Studies of China during the Great Depression have been rather controversial in nature. Some scholars found that the ‘Bankruptcy’ of the country’s economy was a direct result of the crash in the West, others that it was coincidental because the Chinese economy was only weakly linked to the global economy at that time and was suffering from other ills, not least of which were the prospect of Japanese invasion, Civil War and all kinds of social disruption. A third line of thought argues that the Chinese economy then, as to some extent is true now, actually consists of more than economic area which are linked together by virtue of being controlled by the same government, Consequently, the coastal region was involved in international trade; the central plains region was involved primarily in agriculture and industry. Other regions were anterior to these more powerful regions; one such anterior region was the south-west of China, bordering the highlands of Tibet in the south and the deserts and Steppes of Central Asia in the west. This area had completely different economic characteristics to either the coastal region and the central plains, at least so it has been argued. It also had its own system based on relations with is neighbours and with riverine transportation and trade based on the River Mekong, which rose in Tibet and passed through Yunnan Province and on to the sea via Laos, Burma, Siam, Cambodia and Vietnam.

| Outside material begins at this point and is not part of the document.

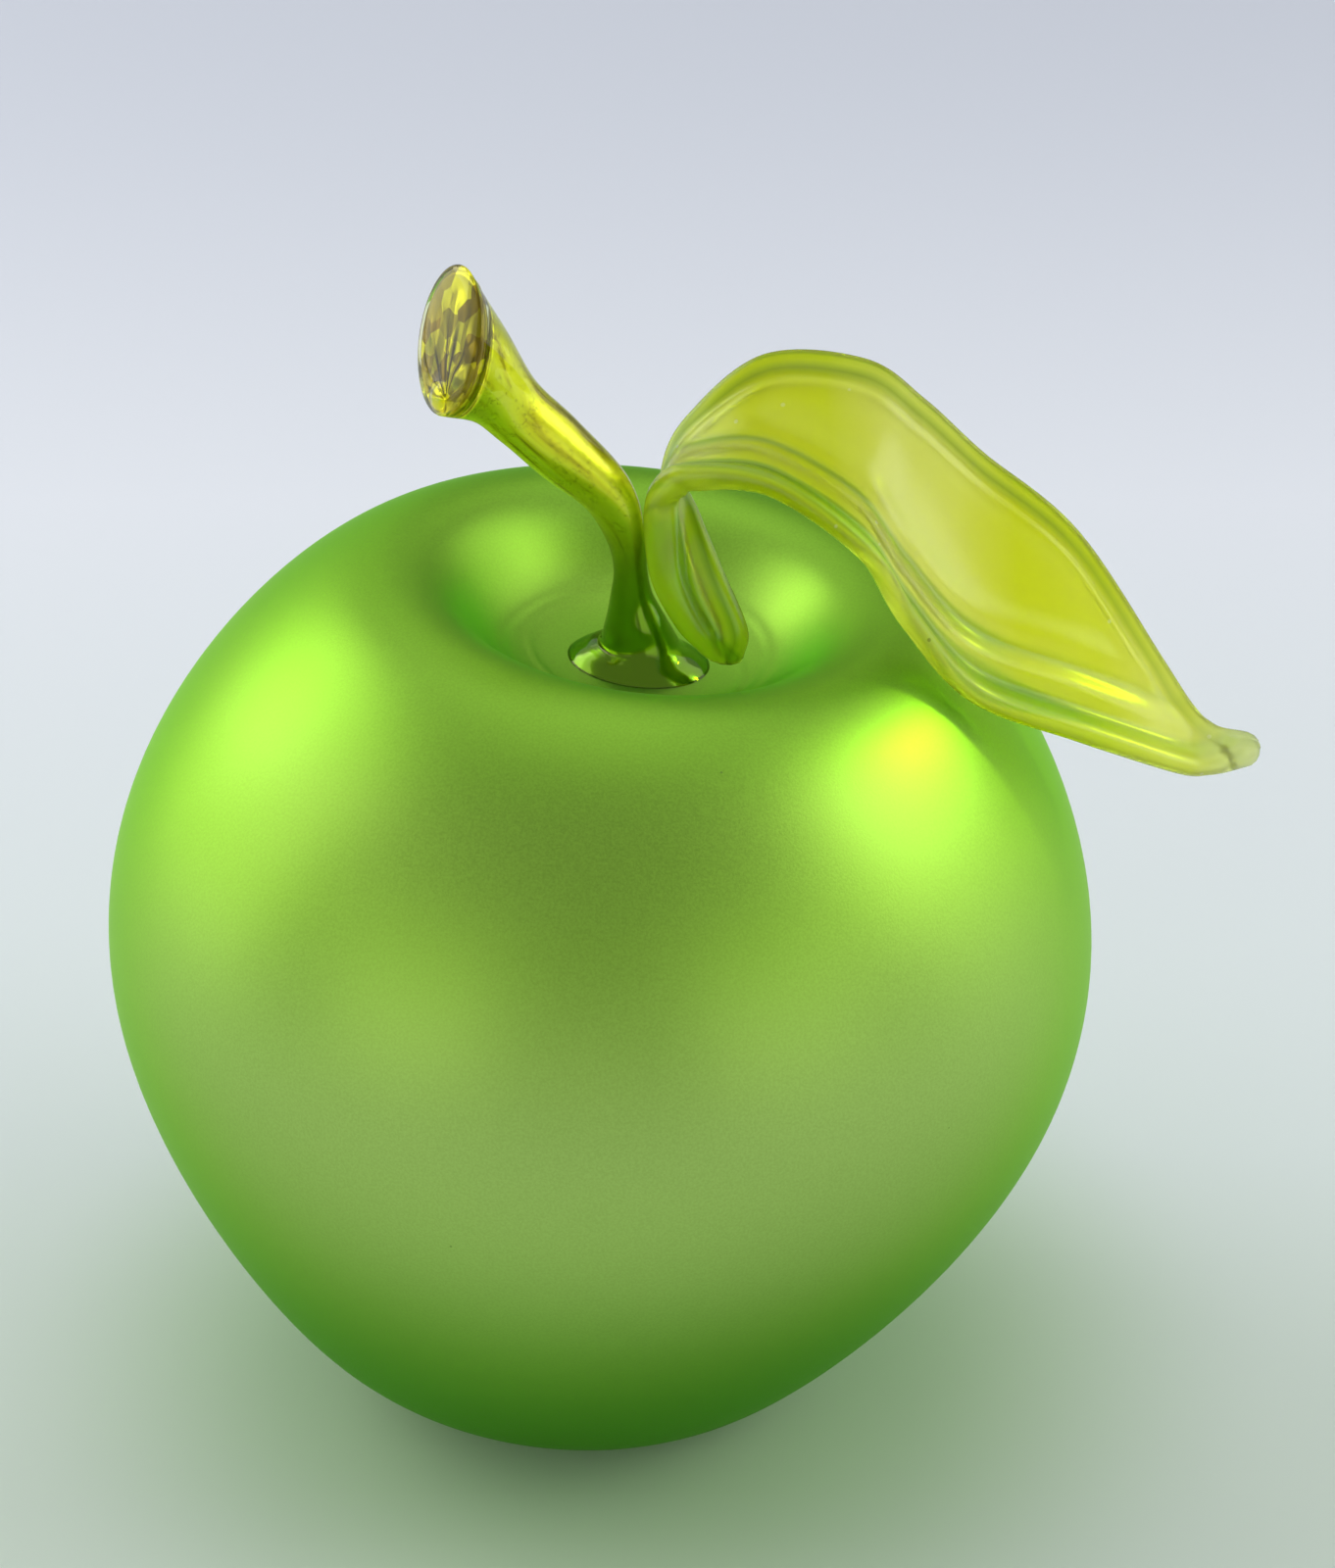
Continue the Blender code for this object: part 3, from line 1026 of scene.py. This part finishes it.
def fold_end(material):
    rim_centre = CUT_CENTRE - CUT_NORMAL * PLEAT_SUNK
    long_radius = CUT_LONG_RADIUS - PLEAT_INSET
    short_radius = CUT_SHORT_RADIUS - PLEAT_INSET
    back = oval_ring(
        rim_centre - CUT_NORMAL * PLEAT_BACK,
        CUT_NORMAL,
        long_radius - PLEAT_BACK_INSET,
        short_radius - PLEAT_BACK_INSET,
        PLEAT_SIDES,
    )
    rim = oval_ring(rim_centre, CUT_NORMAL, long_radius, short_radius, PLEAT_SIDES)
    lip = LIP_CENTRE - CUT_NORMAL * PLEAT_SUNK
    rings = [back, rim]
    for step in range(1, PLEAT_RINGS + 1):
        size = 1.0 - PLEATS_SHRINK_BY * step / PLEAT_RINGS
        ring = []
        for i, point in enumerate(rim):
            turn = i / PLEAT_SIDES
            pleat = sum(weight * fold(count * turn + first) for count, first, weight in PLEAT_SETS)
            flat = lip + (point - lip) * size
            crumple = abs(noise.noise(flat / CRUMPLE_SIZE)) * CRUMPLE_DEPTH
            push = math.sin(math.pi * min(size * PLEAT_RIM_SHARE, 1.0)) ** PLEAT_FULLNESS
            ring.append(flat - CUT_NORMAL * push * (PLEAT_DEPTH * pleat + crumple - PLEAT_MIDDLE))
        rings.append(ring)
    shape = sweep_rings(rings)
    finish_piece(shape, "stem_end_pleats", material)


fold_end(crumpled_silvering())

# %% [markdown]
# ## The leaf
#
# The leaf was pulled from one strip of hot glass. Its edges rolled into thick rims while
# the middle stretched thin. A ring of points in the shape of that section is extruded
# along the two edges. The edges turn about each other, which gives the twist.

# %% Pull the leaf
# Where the near and the far edge pass, from the pad in the dimple to the tip
LEAF_STATIONS = (
    ((6.4, -4.2, 77.9), (10.0, -2.7, 76.9)),
    ((4.1, -4.0, 80.5), (10.4, -2.2, 79.5)),
    ((1.9, -3.4, 85.2), (8.2, -0.6, 84.4)),
    ((2.0, -3.2, 90.9), (5.4, 2.8, 88.7)),
    ((3.3, -3.4, 93.3), (3.7, 5.0, 91.6)),
    ((5.5, -4.0, 94.6), (5.6, 7.0, 96.0)),
    ((12.5, -7.0, 95.0), (11.9, 7.5, 101.6)),
    ((20.5, -10.0, 90.0), (20.5, 5.5, 102.2)),
    ((24.5, -11.0, 83.7), (25.7, 4.5, 98.9)),
    ((30.2, -11.5, 77.0), (31.0, 3.5, 94.2)),
    ((39.6, -10.0, 72.3), (39.8, 1.5, 87.2)),
    ((48.8, -7.5, 67.8), (49.2, -0.8, 73.0)),
    ((52.0, -6.5, 67.0), (52.3, -2.2, 69.8)),
    ((55.2, -5.6, 67.3), (55.5, -3.0, 69.2)),
)
LEAF_SECTIONS_PER_SPAN = 12
RIM_POINTS = 10
WEB_POINTS = 44
BLADE_THICKNESS = 1.2
BLADE_CUP = 1.5

# Long soft folds in the web: distance from an edge, width and height. They start on the
# arch and fade out before the tip.
NEAR_FOLDS = ((3.3, 0.8, -0.35), (5.0, 0.9, 0.22), (7.0, 1.0, -0.32), (9.0, 1.4, 0.15))
FAR_FOLDS = ((2.3, 0.6, -0.30), (3.6, 0.9, 0.12))
FOLDS_DEEPEN = (0.28, 0.42)
FOLDS_FADE = (0.93, 0.8)
NARROW_WEB = 9.0

# The rims' radii: at the stalk, how much thinner they get on the arch and towards the tip,
# and how much thicker in the tip itself
NEAR_RIM = 1.6
NEAR_RIM_THINS_ON_ARCH = 0.35
NEAR_RIM_THINS_TO_TIP = 0.15
NEAR_RIM_TIP = 0.5
FAR_RIM = 1.5
FAR_RIM_THINS = 0.65
FAR_RIM_TIP = 0.7

# Between which shares of the leaf's length each of these changes happens
ARCH_SPAN = (0.35, 0.6)
TOWARDS_TIP_SPAN = (0.8, 0.9)
FAR_RIM_SPAN = (0.1, 0.4)
TIP_SPAN = (0.92, 1.0)
CUP_DEEPENS = (0.3, 0.5)
CUP_FADES = (0.97, 0.75)

# A rim is at most this share of the half width, and nearly all of it at the tip.
RIM_LIMIT = 0.5
RIM_LIMIT_GROWS_BY = 0.46
RIM_LIMIT_SPAN = (0.93, 1.0)

# The rounded ends: the size of each smaller ring, and how far out it lies
PAD_END = ((0.3, 0.9), (0.7, 0.6))
TIP_END = ((0.85, 0.6), (0.6, 1.0), (0.3, 1.2))


def half_thickness(reaches, rims, web):
    """Half the glass's thickness at a distance from each edge of the leaf."""
    thickness = web
    for reach, rim in zip(reaches, rims):
        if reach < rim:
            return math.sqrt(max(rim * rim - (rim - reach) ** 2, 0.0))
        thickness += (rim - web) * swell(reach, rim, rim * 0.8)
    return thickness


def fold_height(from_near, from_far):
    """How far the web's long folds lift it at a distance from each edge."""
    near = sum(rise * swell(from_near, place, width) for place, width, rise in NEAR_FOLDS)
    far = sum(rise * swell(from_far, place, width) for place, width, rise in FAR_FOLDS)
    return near + far


def leaf_section(near, far, along, rims, rim_limit, cup, folds):
    """Points round the strip: a round rim on each edge and a thin cupped web between."""
    across = (far - near).normalized()
    half_width = (far - near).length / 2.0
    up = along.cross(across).normalized()
    middle = (near + far) / 2.0
    rims = [min(rim, half_width * rim_limit) for rim in rims]
    web = min(BLADE_THICKNESS / 2.0, *rims)
    near_rim, far_rim = rims
    places = []
    for i in range(RIM_POINTS):
        places.append(-half_width + near_rim * (1.0 - math.cos(math.pi / 2.0 * i / RIM_POINTS)))
    for i in range(WEB_POINTS + 1):
        inner = (2.0 * half_width - near_rim - far_rim) * i / WEB_POINTS
        places.append(-half_width + near_rim + inner)
    for i in range(RIM_POINTS - 1, -1, -1):
        places.append(half_width - far_rim * (1.0 - math.cos(math.pi / 2.0 * i / RIM_POINTS)))
    top = []
    for x in places:
        reaches = (x + half_width, half_width - x)
        lift = folds * ease(0.0, NARROW_WEB, half_width) * fold_height(*reaches)
        top.append((x, half_thickness(reaches, rims, web), lift))
    outline = top + [(x, -z, lift) for x, z, lift in reversed(top[1:-1])]
    ring = []
    for x, z, lift in outline:
        sag = cup * (1.0 - (x / half_width) ** 2)
        ring.append(middle + across * x + up * (z - sag + lift))
    return ring, [(x + half_width, half_width - x) for x, z, lift in outline]


def shrunken(ring, inner, size, reach):
    """A smaller copy of an end ring, moved outwards so that the end is round."""
    centre = sum(ring, Vector()) / len(ring)
    inside = sum(inner, Vector()) / len(inner)
    outwards = (centre - inside).normalized() * reach
    return [centre + (point - centre) * size + outwards for point in ring]


def pull_leaf(material):
    stations = [near + far for near, far in LEAF_STATIONS]
    path = smooth_through(stations, LEAF_SECTIONS_PER_SPAN)
    near_edge = [Vector(row[:3]) for row in path]
    far_edge = [Vector(row[3:]) for row in path]
    last = len(path) - 1
    rings = []
    reaches = []
    for index, (near, far) in enumerate(zip(near_edge, far_edge)):
        low = max(index - 1, 0)
        high = min(index + 1, last)
        along = near_edge[high] + far_edge[high] - near_edge[low] - far_edge[low]
        share = index / last
        tip = ease(*TIP_SPAN, share)
        near_rim = NEAR_RIM - NEAR_RIM_THINS_ON_ARCH * ease(*ARCH_SPAN, share)
        near_rim += NEAR_RIM_TIP * tip - NEAR_RIM_THINS_TO_TIP * ease(*TOWARDS_TIP_SPAN, share)
        far_rim = FAR_RIM - FAR_RIM_THINS * ease(*FAR_RIM_SPAN, share) + FAR_RIM_TIP * tip
        rim_limit = RIM_LIMIT + RIM_LIMIT_GROWS_BY * ease(*RIM_LIMIT_SPAN, share)
        cup = BLADE_CUP * ease(*CUP_DEEPENS, share) * ease(*CUP_FADES, share)
        folds = ease(*FOLDS_DEEPEN, share) * ease(*FOLDS_FADE, share)
        rims = (near_rim, far_rim)
        section, places = leaf_section(near, far, along, rims, rim_limit, cup, folds)
        rings.append(section)
        reaches.append(places)
    pad_end = [shrunken(rings[0], rings[1], size, reach) for size, reach in PAD_END]
    tip_end = [shrunken(rings[-1], rings[-2], size, reach) for size, reach in TIP_END]
    reaches = [reaches[0]] * len(pad_end) + reaches + [reaches[-1]] * len(tip_end)
    shape = sweep_rings(pad_end + rings + tip_end, reaches)
    finish_piece(shape, "pulled_leaf", material, "leaf")


pull_leaf(satin_leaf_glass())

# %% [markdown]
# ## The studio
#
# The camera looks down on the apple at 30 degrees from close by. A soft light on each
# side gives the satin glass its two wide highlights, and a dim room leaves the darker
# patch between them. Large weak fills stand for a bright room's walls and ceiling. The
# pale floor carries painted light: its tone is painted to fall off towards the front and
# the back, and a painted green bounce and shade lies on it near the apple.

# %% Floor
FLOOR_HALF_SIZE = 2.0
PAINTED_FALLOFF_FROM = -0.06
PAINTED_FALLOFF_TO = 0.40
PAINTED_BOUNCE_FULL = 0.022
PAINTED_BOUNCE_ENDS = 0.064


def lay_floor():
    shape = bmesh.new()
    bmesh.ops.create_grid(shape, x_segments=4, y_segments=4, size=FLOOR_HALF_SIZE)
    mesh = bpy.data.meshes.new("floor")
    shape.to_mesh(mesh)
    shape.free()
    floor = bpy.data.objects.new("floor", mesh)
    bpy.context.scene.collection.objects.link(floor)
    material, tree = new_material("pale_paper_floor")
    place = add_node(tree, "ShaderNodeTexCoord").outputs["Object"]
    depth = add_node(tree, "ShaderNodeSeparateXYZ", Vector=place).outputs["Y"]
    painted_falloff = add_node(
        tree,
        "ShaderNodeMapRange",
        {"interpolation_type": "SMOOTHSTEP"},
        Value=depth,
        From_Min=PAINTED_FALLOFF_FROM,
        From_Max=PAINTED_FALLOFF_TO,
    )
    # Painted light: the floor is painted darker towards the front and the back, where the light
    # falls off.
    colour = ramp(
        tree,
        painted_falloff.outputs["Result"],
        [
            (0.0, linear("#E6F2E5")),
            (0.1, linear("#EEF7F5")),
            (0.55, linear("#F3F7FC")),
            (1.0, linear("#DCE1EA")),
        ],
    )
    reach = add_node(tree, "ShaderNodeVectorMath", {"operation": "LENGTH"}, Vector=place)
    nearness = add_node(
        tree,
        "ShaderNodeMapRange",
        {"interpolation_type": "SMOOTHSTEP"},
        Value=reach.outputs["Value"],
        From_Min=PAINTED_BOUNCE_FULL,
        From_Max=PAINTED_BOUNCE_ENDS,
    )
    # Painted light: a green bounce and shade painted on the floor near the apple.
    painted_green_bounce = add_node(
        tree,
        "ShaderNodeMixRGB",
        {"blend_type": "MULTIPLY"},
        Fac=1.0,
        Color1=colour,
        Color2=ramp(
            tree,
            nearness.outputs["Result"],
            [(0.0, linear("#DAEBC8")), (1.0, (1.0, 1.0, 1.0, 1.0))],
        ),
    )
    shader = add_node(
        tree, "ShaderNodeBsdfPrincipled", Base_Color=painted_green_bounce.outputs["Color"], Roughness=0.9
    )
    add_node(tree, "ShaderNodeOutputMaterial", Surface=shader.outputs["BSDF"])
    mesh.materials.append(material)
    print("floor", 2.0 * FLOOR_HALF_SIZE, "m square")


lay_floor()

# %% Lights
# Each soft light is given its direction, distance in metres, size in metres and watts.
APPLE_HEART = Vector((0.0, 0.0, 0.045))


def softbox(name, direction, distance, size, power):
    """A square soft light that faces the apple from a direction."""
    lamp = bpy.data.lights.new(name, "AREA")
    lamp.shape = "SQUARE"
    lamp.size = size
    lamp.energy = power
    light = bpy.data.objects.new(name, lamp)
    bpy.context.scene.collection.objects.link(light)
    way = Vector(direction).normalized()
    light.location = APPLE_HEART + way * distance
    light.rotation_euler = way.to_track_quat("Z", "Y").to_euler()
    print("light", name, power, "W")


softbox("left_softbox", (-0.74, 0.47, 0.48), 0.75, 0.40, 0.60)
softbox("left_fill", (-0.85, 0.25, 0.40), 0.75, 0.75, 2.1)
softbox("right_softbox", (0.87, -0.05, 0.49), 0.75, 0.42, 0.80)
softbox("right_fill", (0.87, 0.25, 0.40), 0.75, 0.75, 1.4)
softbox("back_left_fill", (-0.7, 1.0, 0.22), 1.2, 1.2, 1.3)
softbox("top_fill", (0.0, 0.1, 1.0), 1.0, 0.7, 0.7)
softbox("back_top_fill", (0.0, 0.75, 1.0), 1.0, 0.7, 0.6)
softbox("front_left_fill", (-0.9, -1.0, 0.2), 1.0, 0.7, 1.15)
softbox("front_right_fill", (0.9, -1.0, 0.2), 1.0, 0.7, 1.0)
softbox("front_low_fill", (0.0, -1.0, 0.04), 1.0, 0.4, 0.18)


# %% The leaf's glow on the apple
# Light through the leaf paints a yellow patch on the shoulder below it. Light bent by
# glass takes very many samples to settle, so one narrow soft beam paints the patch here.
GLOW_AIM = Vector((0.0340, -0.013, 0.0730))
GLOW_DIRECTION = Vector((0.80, 0.36, 0.48)).normalized()
GLOW_DISTANCE = 0.3
GLOW_SPREAD = math.radians(9.0)
GLOW_POWER = 1.5


def leaf_glow():
    lamp = bpy.data.lights.new("leaf_glow", "SPOT")
    lamp.energy = GLOW_POWER
    lamp.color = linear("#E0FF00")[:3]
    lamp.spot_size = GLOW_SPREAD
    lamp.spot_blend = 1.0
    lamp.shadow_soft_size = 0.02
    light = bpy.data.objects.new("leaf_glow", lamp)
    bpy.context.scene.collection.objects.link(light)
    light.location = GLOW_AIM + GLOW_DIRECTION * GLOW_DISTANCE
    light.rotation_euler = GLOW_DIRECTION.to_track_quat("Z", "Y").to_euler()
    print("glow from", [round(value, 4) for value in light.location])


leaf_glow()

# %% Room
world = bpy.data.worlds.new("dim_room")
bpy.context.scene.world = world
world.use_nodes = True
world.node_tree.nodes["Background"].inputs["Color"].default_value = linear("#F4F7FF")
world.node_tree.nodes["Background"].inputs["Strength"].default_value = 0.37
bpy.context.scene.view_settings.view_transform = "Standard"

# %% Camera
CAMERA_ELEVATION = math.radians(30.0)
CAMERA_DISTANCE = 0.380
CAMERA_TARGET = Vector((0.00331, 0.0, 0.06221))
FOCAL_LENGTH = 95.25
FILM_SIZE = 36.0


def place_camera():
    lens = bpy.data.cameras.new("camera")
    lens.lens = FOCAL_LENGTH
    lens.sensor_width = FILM_SIZE
    lens.clip_start = 0.01
    camera = bpy.data.objects.new("camera", lens)
    bpy.context.scene.collection.objects.link(camera)
    back = Vector((0.0, -math.cos(CAMERA_ELEVATION), math.sin(CAMERA_ELEVATION)))
    camera.location = CAMERA_TARGET + back * CAMERA_DISTANCE
    camera.rotation_euler = back.to_track_quat("Z", "Y").to_euler()
    bpy.context.scene.camera = camera
    print("camera at", [round(value, 4) for value in camera.location])


place_camera()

In some ways, it is political ideology which determines how economic analysis takes place; certainly this has been true in China since the victory of the Chinese Communist Party in 1947. However, it seems to be true that all economics takes place against a background of dogma, no matter what the date or what the country in which it takes place. Consequently, interpretation of the same set of data by economists operating under a different set of beliefs will produce different conclusions. In some cases, a consensus of opinion will mount, although this is far from certain to happen. What is the truth in the case of China? It is certainly true that many people suffered during this period – although many people have suffered throughout the history of the country without there needing to be the imposition of external sources. The reason was weakened demand for the commodities that were produced for internal or external export by the people of Southwest China – there was far less industrial development then than there is today – and millions of people depended on silk. As war, famine and depression (the reader can determine the importance of these factors for herself) reduced demand for silk, economic depression settled on Southwest China. It then spread further, as depressions are wont to do.